■ **DIRECTIONS**: Every line below should be repeated exactly.

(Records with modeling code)
Begin

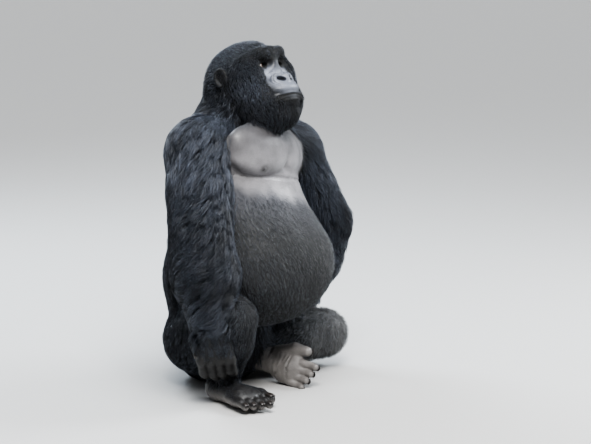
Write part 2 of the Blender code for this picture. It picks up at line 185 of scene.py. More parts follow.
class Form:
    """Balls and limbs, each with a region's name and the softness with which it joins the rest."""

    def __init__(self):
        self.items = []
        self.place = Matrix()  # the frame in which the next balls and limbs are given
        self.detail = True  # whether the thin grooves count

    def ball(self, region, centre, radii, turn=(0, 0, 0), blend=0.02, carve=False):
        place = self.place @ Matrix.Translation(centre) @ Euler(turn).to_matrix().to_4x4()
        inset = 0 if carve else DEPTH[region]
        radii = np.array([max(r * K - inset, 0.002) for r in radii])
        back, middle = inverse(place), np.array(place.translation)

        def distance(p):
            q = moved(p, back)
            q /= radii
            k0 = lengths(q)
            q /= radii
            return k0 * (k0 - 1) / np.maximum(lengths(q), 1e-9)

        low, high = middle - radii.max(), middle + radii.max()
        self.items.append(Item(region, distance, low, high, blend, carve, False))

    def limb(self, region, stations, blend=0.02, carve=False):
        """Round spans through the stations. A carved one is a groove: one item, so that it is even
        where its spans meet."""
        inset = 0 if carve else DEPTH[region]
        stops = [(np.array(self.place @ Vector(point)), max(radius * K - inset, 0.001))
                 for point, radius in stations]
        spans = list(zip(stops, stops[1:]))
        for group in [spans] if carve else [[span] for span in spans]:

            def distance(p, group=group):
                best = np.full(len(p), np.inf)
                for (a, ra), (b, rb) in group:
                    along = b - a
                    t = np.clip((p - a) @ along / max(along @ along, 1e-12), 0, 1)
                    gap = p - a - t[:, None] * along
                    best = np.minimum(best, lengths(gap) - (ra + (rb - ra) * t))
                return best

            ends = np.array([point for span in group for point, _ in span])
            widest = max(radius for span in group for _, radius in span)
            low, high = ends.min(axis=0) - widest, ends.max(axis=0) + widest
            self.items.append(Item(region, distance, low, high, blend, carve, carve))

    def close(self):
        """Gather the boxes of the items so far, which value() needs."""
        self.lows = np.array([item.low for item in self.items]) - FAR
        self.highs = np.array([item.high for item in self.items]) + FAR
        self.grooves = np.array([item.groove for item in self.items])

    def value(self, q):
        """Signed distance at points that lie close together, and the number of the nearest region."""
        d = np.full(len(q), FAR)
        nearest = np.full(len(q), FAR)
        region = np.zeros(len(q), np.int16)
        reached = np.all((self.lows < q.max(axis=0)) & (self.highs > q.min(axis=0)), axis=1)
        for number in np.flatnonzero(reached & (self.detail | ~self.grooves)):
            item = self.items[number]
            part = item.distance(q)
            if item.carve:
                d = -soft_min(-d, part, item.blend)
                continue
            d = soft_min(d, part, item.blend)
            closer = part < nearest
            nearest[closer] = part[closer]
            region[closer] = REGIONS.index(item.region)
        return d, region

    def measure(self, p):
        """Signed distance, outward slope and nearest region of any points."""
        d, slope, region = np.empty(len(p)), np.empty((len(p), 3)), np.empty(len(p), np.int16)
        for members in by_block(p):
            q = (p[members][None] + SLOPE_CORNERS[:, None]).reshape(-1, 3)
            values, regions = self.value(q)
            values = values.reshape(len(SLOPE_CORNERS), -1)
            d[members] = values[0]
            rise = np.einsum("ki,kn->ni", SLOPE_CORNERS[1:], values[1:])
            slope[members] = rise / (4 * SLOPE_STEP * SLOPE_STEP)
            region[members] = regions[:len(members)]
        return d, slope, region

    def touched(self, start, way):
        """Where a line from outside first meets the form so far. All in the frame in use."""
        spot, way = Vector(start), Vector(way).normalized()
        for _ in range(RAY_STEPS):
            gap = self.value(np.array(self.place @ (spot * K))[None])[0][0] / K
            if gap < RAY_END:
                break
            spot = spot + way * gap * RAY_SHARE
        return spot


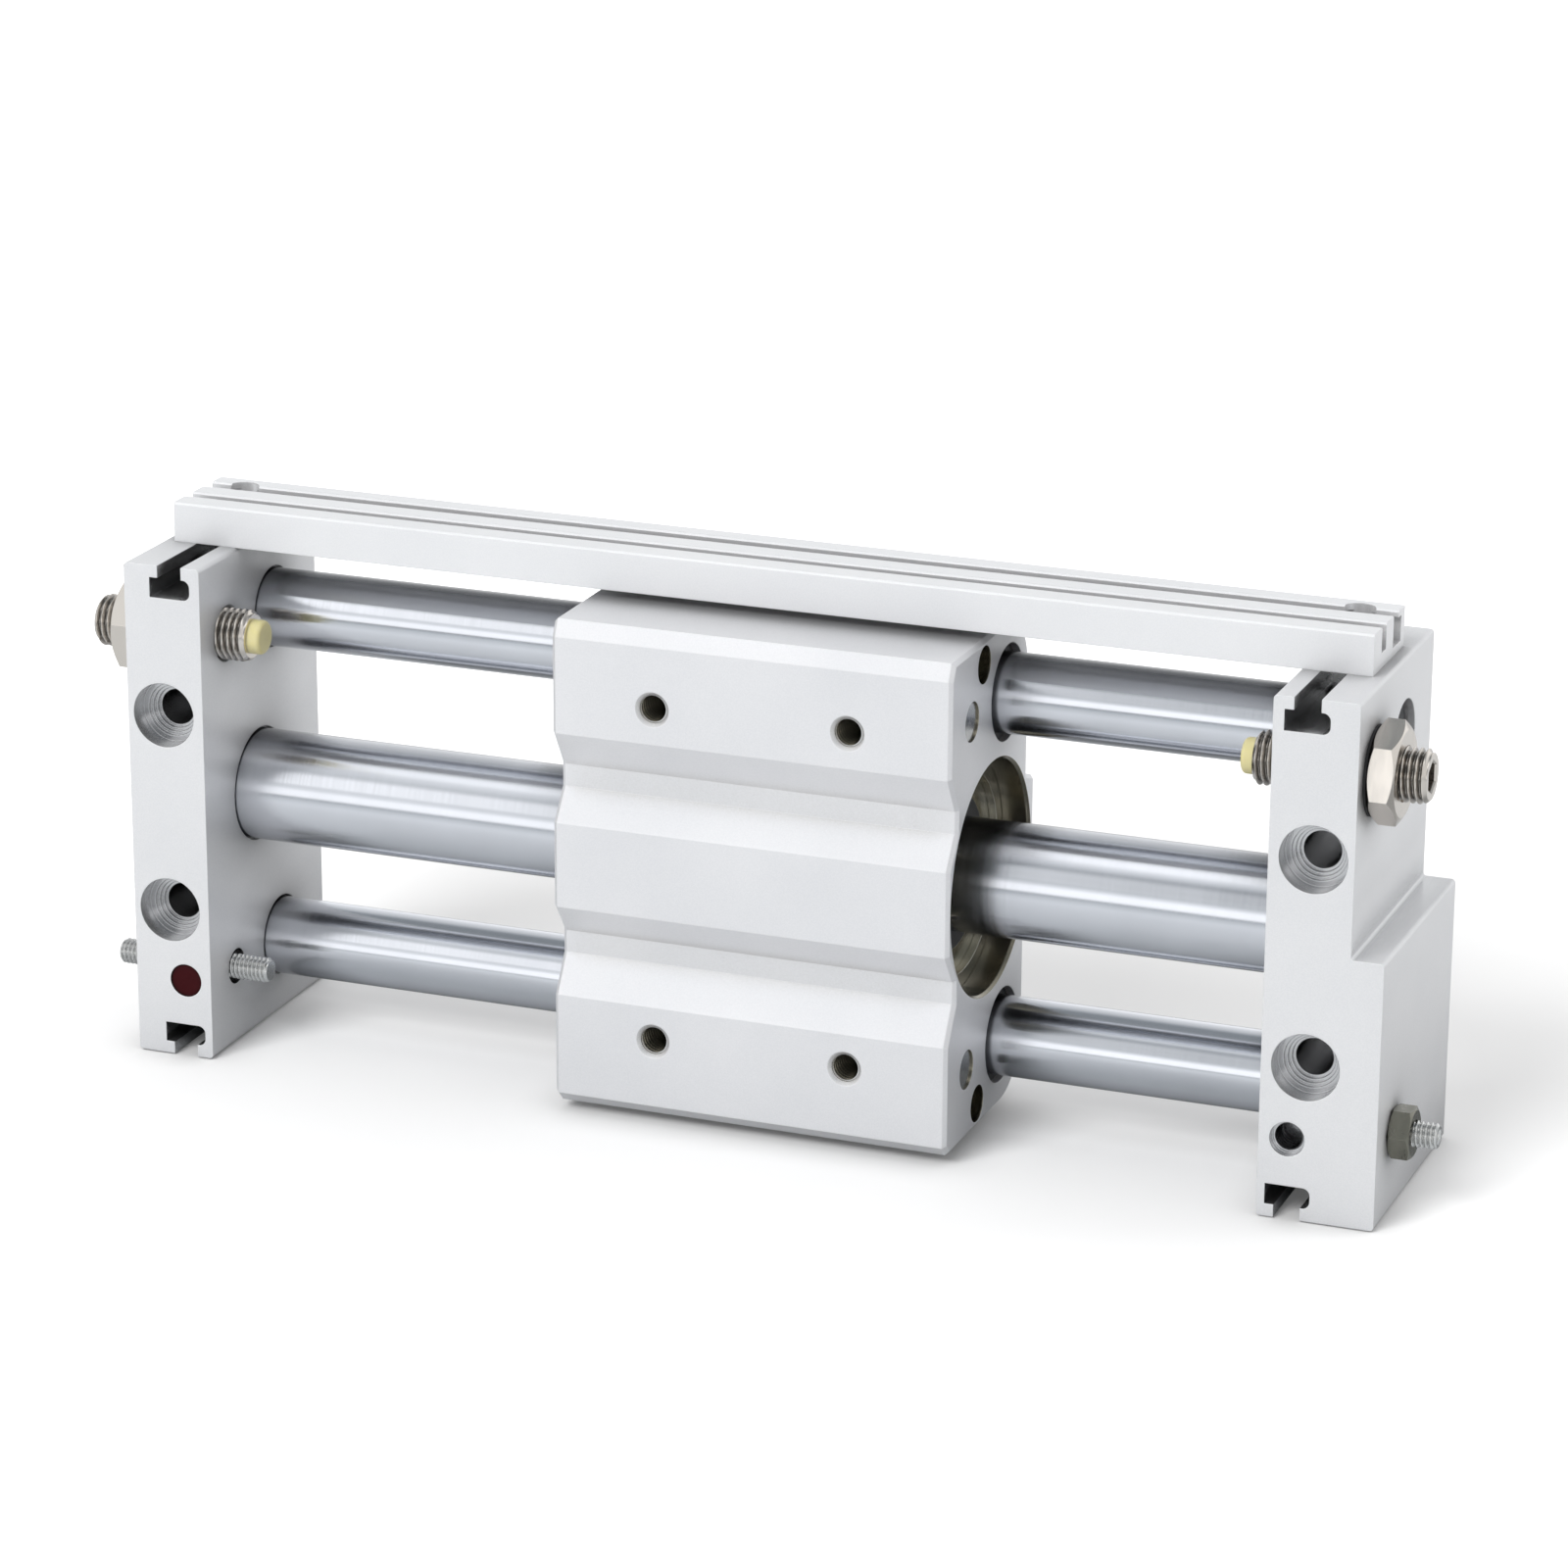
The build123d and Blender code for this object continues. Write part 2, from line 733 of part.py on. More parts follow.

End

■ **EXERCISE RESULT**:
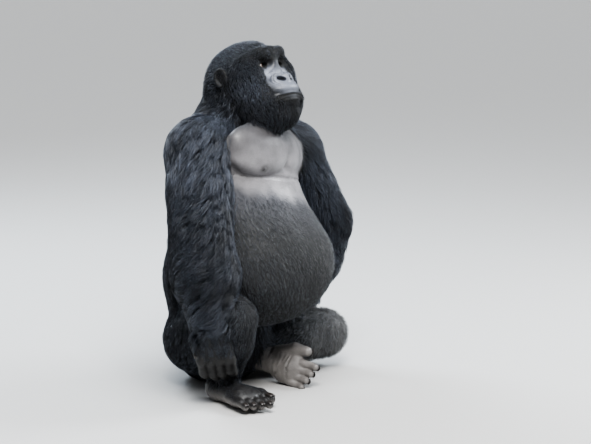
Write part 2 of the Blender code for this picture. It picks up at line 185 of scene.py. More parts follow.
class Form:
    """Balls and limbs, each with a region's name and the softness with which it joins the rest."""

    def __init__(self):
        self.items = []
        self.place = Matrix()  # the frame in which the next balls and limbs are given
        self.detail = True  # whether the thin grooves count

    def ball(self, region, centre, radii, turn=(0, 0, 0), blend=0.02, carve=False):
        place = self.place @ Matrix.Translation(centre) @ Euler(turn).to_matrix().to_4x4()
        inset = 0 if carve else DEPTH[region]
        radii = np.array([max(r * K - inset, 0.002) for r in radii])
        back, middle = inverse(place), np.array(place.translation)

        def distance(p):
            q = moved(p, back)
            q /= radii
            k0 = lengths(q)
            q /= radii
            return k0 * (k0 - 1) / np.maximum(lengths(q), 1e-9)

        low, high = middle - radii.max(), middle + radii.max()
        self.items.append(Item(region, distance, low, high, blend, carve, False))

    def limb(self, region, stations, blend=0.02, carve=False):
        """Round spans through the stations. A carved one is a groove: one item, so that it is even
        where its spans meet."""
        inset = 0 if carve else DEPTH[region]
        stops = [(np.array(self.place @ Vector(point)), max(radius * K - inset, 0.001))
                 for point, radius in stations]
        spans = list(zip(stops, stops[1:]))
        for group in [spans] if carve else [[span] for span in spans]:

            def distance(p, group=group):
                best = np.full(len(p), np.inf)
                for (a, ra), (b, rb) in group:
                    along = b - a
                    t = np.clip((p - a) @ along / max(along @ along, 1e-12), 0, 1)
                    gap = p - a - t[:, None] * along
                    best = np.minimum(best, lengths(gap) - (ra + (rb - ra) * t))
                return best

            ends = np.array([point for span in group for point, _ in span])
            widest = max(radius for span in group for _, radius in span)
            low, high = ends.min(axis=0) - widest, ends.max(axis=0) + widest
            self.items.append(Item(region, distance, low, high, blend, carve, carve))

    def close(self):
        """Gather the boxes of the items so far, which value() needs."""
        self.lows = np.array([item.low for item in self.items]) - FAR
        self.highs = np.array([item.high for item in self.items]) + FAR
        self.grooves = np.array([item.groove for item in self.items])

    def value(self, q):
        """Signed distance at points that lie close together, and the number of the nearest region."""
        d = np.full(len(q), FAR)
        nearest = np.full(len(q), FAR)
        region = np.zeros(len(q), np.int16)
        reached = np.all((self.lows < q.max(axis=0)) & (self.highs > q.min(axis=0)), axis=1)
        for number in np.flatnonzero(reached & (self.detail | ~self.grooves)):
            item = self.items[number]
            part = item.distance(q)
            if item.carve:
                d = -soft_min(-d, part, item.blend)
                continue
            d = soft_min(d, part, item.blend)
            closer = part < nearest
            nearest[closer] = part[closer]
            region[closer] = REGIONS.index(item.region)
        return d, region

    def measure(self, p):
        """Signed distance, outward slope and nearest region of any points."""
        d, slope, region = np.empty(len(p)), np.empty((len(p), 3)), np.empty(len(p), np.int16)
        for members in by_block(p):
            q = (p[members][None] + SLOPE_CORNERS[:, None]).reshape(-1, 3)
            values, regions = self.value(q)
            values = values.reshape(len(SLOPE_CORNERS), -1)
            d[members] = values[0]
            rise = np.einsum("ki,kn->ni", SLOPE_CORNERS[1:], values[1:])
            slope[members] = rise / (4 * SLOPE_STEP * SLOPE_STEP)
            region[members] = regions[:len(members)]
        return d, slope, region

    def touched(self, start, way):
        """Where a line from outside first meets the form so far. All in the frame in use."""
        spot, way = Vector(start), Vector(way).normalized()
        for _ in range(RAY_STEPS):
            gap = self.value(np.array(self.place @ (spot * K))[None])[0][0] / K
            if gap < RAY_END:
                break
            spot = spot + way * gap * RAY_SHARE
        return spot


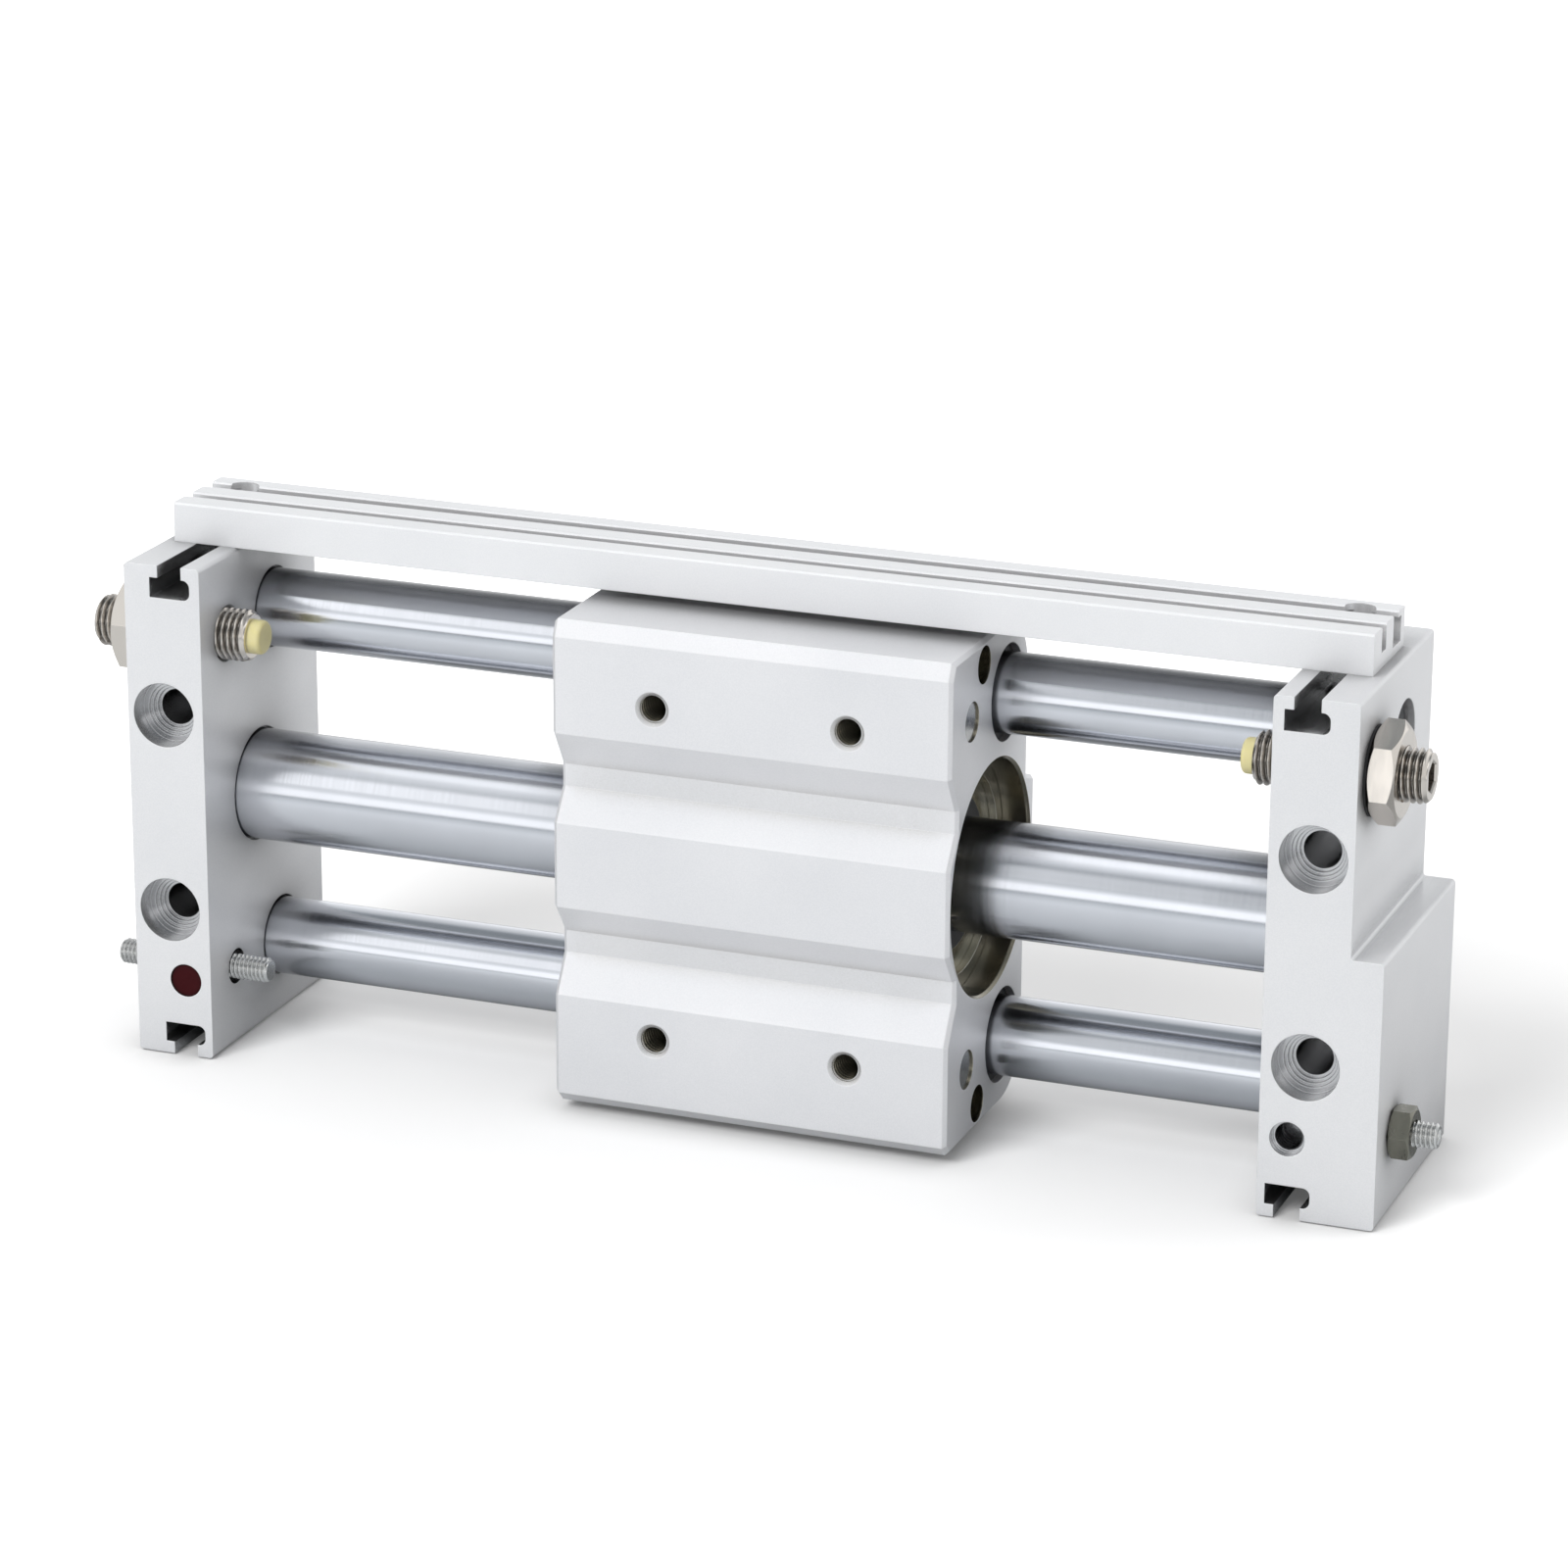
The build123d and Blender code for this object continues. Write part 2, from line 733 of part.py on. More parts follow.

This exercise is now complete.